Sources close to the U.S. and Israeli governments, who spoke on the condition of anonymity to protect their relationships, said that Secretary of State John F. Kerry is particularly worried about the expansion of settlements and the possibility of what one source called “creeping annexation.”
Middle East experts said other steps might include measures to improve economic conditions and ease movement through checkpoints.
The tension between Israel and the Palestinian Authority will be just one of the items on the agenda when Obama and Netanyahu meet. They will also discuss the next 10-year memorandum of understanding on military cooperation between the United States and Israel; the chaotic situation in Syria; how to counter Iranian threats to Israel, either from Syria or through Hezbollah in Lebanon and Hamas in Gaza; and the implementation of the Iran nuclear deal that Obama championed and Netanyahu ardently opposed.
To some degree, I suppose, one should give the President credit for coming to this realization before he and his Secretary of State ended up spending time and energy fourteen months trying to bring about something that clearly doesn’t seem likely to happen. Previous American Presidents and their Secretaries of State have taken upon themselves the task of bringing about “peace” in the Middle East, often with great fanfare. In some cases, obviously, they were overestimating their ability to accomplish the seemingly impossible. Most of all, though, it was clear that these Presidents were looking for an avenue by which to establish a Presidential legacy at a time when they’ve basically entered lame duck status at home and their ability accomplish anything domestically was being overshadowed by their lame duck status and the fact that most of Washington, and many Americans, were looking beyond the incumbent and concentrating on the race to determine who the next President will be. It is, I suppose, an understandable course of action. The conflict between Israel and the Palestinians has been at the center of the various conflicts in the Middle East for the better part of nearly seventy years now, and it must be quite tempting for any President who believes that the problem could be solved if only they could be the ones to get both sides talking.
That isn’t to say that there haven’t been some successes when American Presidents have gotten involved in the Middle East peace process, of course. The most notable examples of that can be found in the Camp David Accords between Egypt and Israel during President Carter’s time in office and the Oslo Accords between Israel and the Palestinian Liberation Organization during President Clinton’s time in office. The interesting thing about both of those cases, though, is that they occurred relatively early in the terms of the American Presidents involved. The Camp David Accords occurred in the second year of Carter’s term, for example, and the initial agreements in the Oslo Accord were signed in Washington in the second year of President Clinton’s first term. Thanks largely to the Iran Hostage Crisis, President Carter never really pursued additional efforts at Middle East Peace after Camp David. President Clinton was slightly more successful with a memorandum that came out of talks in 1998, but these were largely a continuation of the Oslo process begun five years earlier.
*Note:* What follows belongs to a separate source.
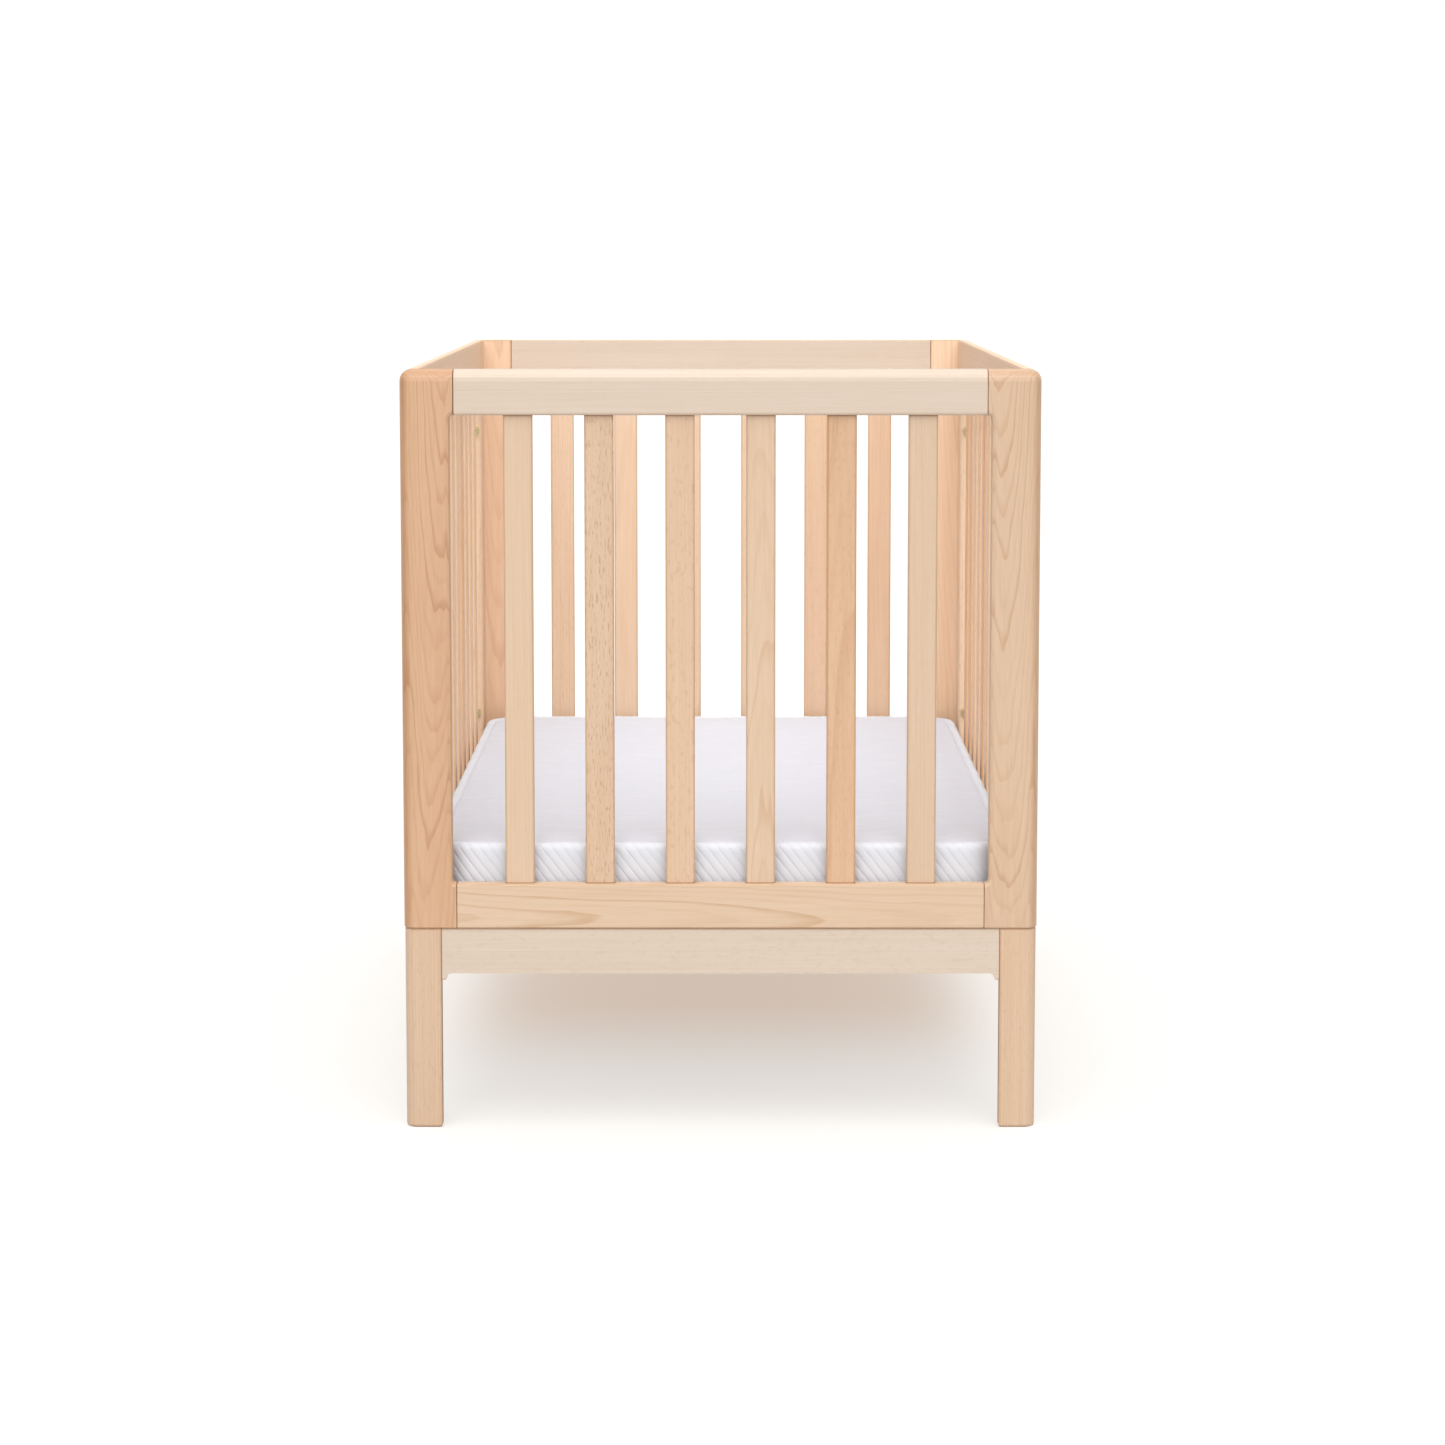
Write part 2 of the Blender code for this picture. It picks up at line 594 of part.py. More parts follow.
# ---- deck and mattress ---------------------------------------------------------------------
def deck():
    """The slatted deck, its slats glued to two bearers, and the cleats that it lies on."""
    half_width = WIDTH / 2 - BASE_INSET - BOARD - DECK_CLEARANCE
    half_length = LENGTH / 2 - BASE_INSET - BOARD - DECK_CLEARANCE
    slat_bottom = DECK_TOP - DECK_SLAT_THICKNESS
    bearer_bottom = slat_bottom - BEARER_THICKNESS
    inner = half_width - BEARER_WIDTH
    first = box((-half_width, -half_length, bearer_bottom), (-inner, half_length, slat_bottom))
    board = part("mattress_deck", first, Matrix.Identity(4), PLY)
    second = box((inner, -half_length, bearer_bottom), (half_width, half_length, slat_bottom))
    tools = [second]
    spread = half_length - DECK_SLAT_WIDTH / 2
    for number in range(DECK_SLATS):
        y = -spread + 2 * spread * number / (DECK_SLATS - 1)
        low = (-half_width, y - DECK_SLAT_WIDTH / 2, slat_bottom - DECK_SLAT_SINK)
        high = (half_width, y + DECK_SLAT_WIDTH / 2, DECK_TOP)
        tools.append(box(low, high))
    for number, tool in enumerate(tools, 1):
        combine(board, "UNION", f"mattress_deck_piece_{number}", tool, Matrix.Identity(4))
    cleat_top = bearer_bottom - FIT
    cleat_outer = WIDTH / 2 - BASE_INSET - BOARD - FIT
    for name, side in (("left_cleat", -1), ("right_cleat", 1)):
        faces = sorted((side * cleat_outer, side * (cleat_outer - CLEAT_WIDTH)))
        low = (faces[0], -half_length, cleat_top - CLEAT_HEIGHT)
        high = (faces[1], half_length, cleat_top)
        shape = box(low, high)
        soften(shape, EASE, 1, lambda m: near(m.y, 0))
        part(name, shape, Matrix.Identity(4), PALE)


def mattress():
    """The mattress: one soft block with rounded corners, on the deck."""
    half_width = WIDTH / 2 - BOARD - MATTRESS_CLEARANCE
    half_length = LENGTH / 2 - BOARD - MATTRESS_CLEARANCE
    x = half_width - MATTRESS_CORNER
    y = half_length - MATTRESS_CORNER
    outline = [
        *arc(x, y, MATTRESS_CORNER, 0, 90),
        *arc(-x, y, MATTRESS_CORNER, 90, 180),
        *arc(-x, -y, MATTRESS_CORNER, 180, 270),
        *arc(x, -y, MATTRESS_CORNER, 270, 360),
    ]
    bm = extruded(outline, MATTRESS_THICKNESS)
    ends = (0, MATTRESS_THICKNESS)
    soften(bm, MATTRESS_EDGE, 3, lambda m: near(m.z, ends[0]) or near(m.z, ends[1]))
    place = Matrix.Translation((0, 0, DECK_TOP + FIT))
    part("mattress", bm, place, COVER, 0.9)


# ---- the crib ------------------------------------------------------------------------------
def build_crib():
    for panel, (turn, distance, panel_width, names) in ENDS.items():
        end_panel(panel, turn, distance, panel_width, names)
    side_stiles = {}
    for panel, (turn, distance, panel_width, names) in SIDES.items():
        side_name = panel.removesuffix("_side")
        for end_name, stile in side_panel(panel, turn, distance, panel_width, names).items():
            side_stiles[(side_name, end_name)] = stile
    leg_dowels(leg_frame())
    panel_bolts(side_stiles)
    deck()
    mattress()


build_crib()
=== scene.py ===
# %% [markdown]
# # A baby crib in solid beech, with its mattress
#
# The crib's joinery is already there: stiles, rails, slats, legs and aprons come from the packed frame, each
# as its own object. This file gives them their timber, adds the pieces that are worth modelling more finely
# (the side slats, the bolts, the slatted deck, the mattress), and sets up the floor, the light and the
# camera. We load the frame first, because everything that follows takes its place from it.

# %% Load the frame
import json
import math
import random

import bpy
from mathutils import Euler, Matrix, Vector

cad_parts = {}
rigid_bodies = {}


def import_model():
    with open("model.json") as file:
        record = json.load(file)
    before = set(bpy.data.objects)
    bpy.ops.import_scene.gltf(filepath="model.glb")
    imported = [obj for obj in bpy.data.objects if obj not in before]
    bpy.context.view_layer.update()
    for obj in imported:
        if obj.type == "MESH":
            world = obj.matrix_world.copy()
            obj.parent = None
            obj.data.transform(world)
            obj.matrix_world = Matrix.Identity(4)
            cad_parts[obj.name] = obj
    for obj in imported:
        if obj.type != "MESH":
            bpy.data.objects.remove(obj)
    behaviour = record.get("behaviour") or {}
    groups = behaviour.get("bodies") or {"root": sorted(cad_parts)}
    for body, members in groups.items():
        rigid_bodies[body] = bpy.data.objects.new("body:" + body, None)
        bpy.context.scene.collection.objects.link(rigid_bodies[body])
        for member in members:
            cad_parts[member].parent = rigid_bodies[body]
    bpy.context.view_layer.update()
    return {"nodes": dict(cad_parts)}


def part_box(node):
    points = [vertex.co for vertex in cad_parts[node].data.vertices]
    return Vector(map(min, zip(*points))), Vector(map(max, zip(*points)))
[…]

When Clinton tried to push the process further in 2000, it proved to be utterly unsuceessfully. Similarly, an effort by the first Bush Administration and the Soviet Union to bring the parties together in Madrid in 1991 in the wake of the Persian Gulf War proved to be largely unsuccessful. The efforts of other Americans Presidents proved to be even more forlorn in that they didn’t even result in the scheduling of talks between the parties. Ultimately, of course, all of these efforts proved to be unsuccessful in that they failed to reach their real goal, the creation of some sort of comprehensive final resolution of the issues between Israel, the Palestinians, and the rest of the Arab world that resolves issues that the parties have been fighting about in one form or another since the founding of the State of Israel in 1948.
There’s one thing that differentiates the successful efforts made the American Presidents from those that have failed, of course, and that is the fact that the parties involved were willing to talk to each other to begin with or had already begun the process of talking before the United States became involved. Most famously, Anwar Sadat and Menachim Begin were talking and meeting long before President Carter brought them to Camp David to hammer out a final agreement. Similarly, Yitzhak Rabin was at least willing to talk to Yassir Arafat and other PLO representatives during the run-up to the Oslo Accords, and Arafat had seemingly finally come to the realization that pursuing a strategy of terrorism was doomed to fail. Without those elements in place, any effort by any American President to bring about that elusive “Middle East Peace” is going to fail.
This is, in the end, the problem President Obama faces, because for differing reasons neither side in the Israeli-Palestinian conflict trusts each other enough to take the next step in the peace process. From the Israeli point of view, the fact that Hamas continues to control Gaza under a putative agreement with the Palestinian Authority is an issue due to that organizations refusal to even acknowledge that Israel has a right to exist, and it’s efforts to attack innocent Israelis, something most recently manifested in last year’s murders and rocket attacks that led to a conflict that lasted more than a month. Now, Israelis are dealing with a rash of knife attacks by Palestinians, mostly from the West Bank, against Israeli civilians that have resulted in death and injury, a problem that the Palestinian Authority seems unwilling to do anything about. The Palestinians contend that Israel’s efforts to expand settlements in the West Bank and around Jerusalem are making any talks impossible and have instead tried to pursue efforts to gain independent recognition of their “independence,” even though any such recognition would be meaningless without an agreement with Israel. Add into all of this the ongoing war in Syria, which has brought Hezbollah into the mix, and the idea that President Obama and Secretary of State Kerry were going to be able to bring about some mythical peace agreement was really kind of silly to begin with. At the very least, I suppose, it’s good that the White House has recognized the futility of their efforts before wasting too much time, and the credibility and prestige of the United States, on a process that was doomed to fail anyway.